А могла и просто так напомнить о себе из «прекрасного далека» маленьким милым презентом — например, передать Борису Мессереру чудные американские носки или Севе Абдулову забавную кепку, до которых он был великий охотник.
Ну а уж Евгений Александрович Евтушенко был коленопреклоненно благодарен Марине, которая согласилась стать «челноком» и контрабандой переправить английским переводчикам его пока машинописную антологию «Строфы века». Конечно, никакой крамолы рукопись не содержала, но трижды осторожный (с некоторых пор) составитель антологии на всякий случай решил перестраховаться: мало ли что? К тому же к весу «ручной клади» — килограммов десять, не меньше — могли привязаться… У Марины на таможне в Шереметьево был неофициальный «зеленый коридор» — ее никогда не подвергали унизительной процедуре досмотра. Вот и решили рискнуть.

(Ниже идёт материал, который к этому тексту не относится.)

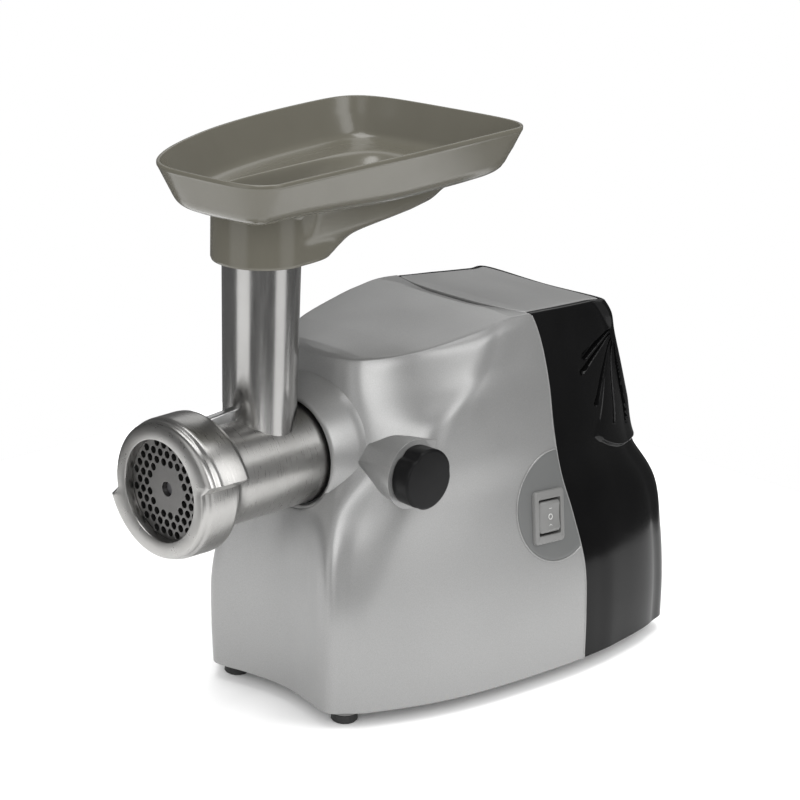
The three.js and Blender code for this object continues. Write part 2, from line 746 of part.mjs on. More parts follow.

«Мы с Володей тащили сумку, держа каждый за свою ручку, — вспоминал свою авантюру Евтушенко. — Потом Марина перехватила у нас всю русскую поэзию от символистов до Бродского, соединив обе ручки и покачивая бедрами чуть больше, чем обычно, и блистая улыбкой, пронесла сумку через границу с такой легкостью, как будто она была наполнена лебяжьим пухом, еще и помахала нам свободной рукой. Так что русская поэзия должна быть благодарна ей не только за Володю…»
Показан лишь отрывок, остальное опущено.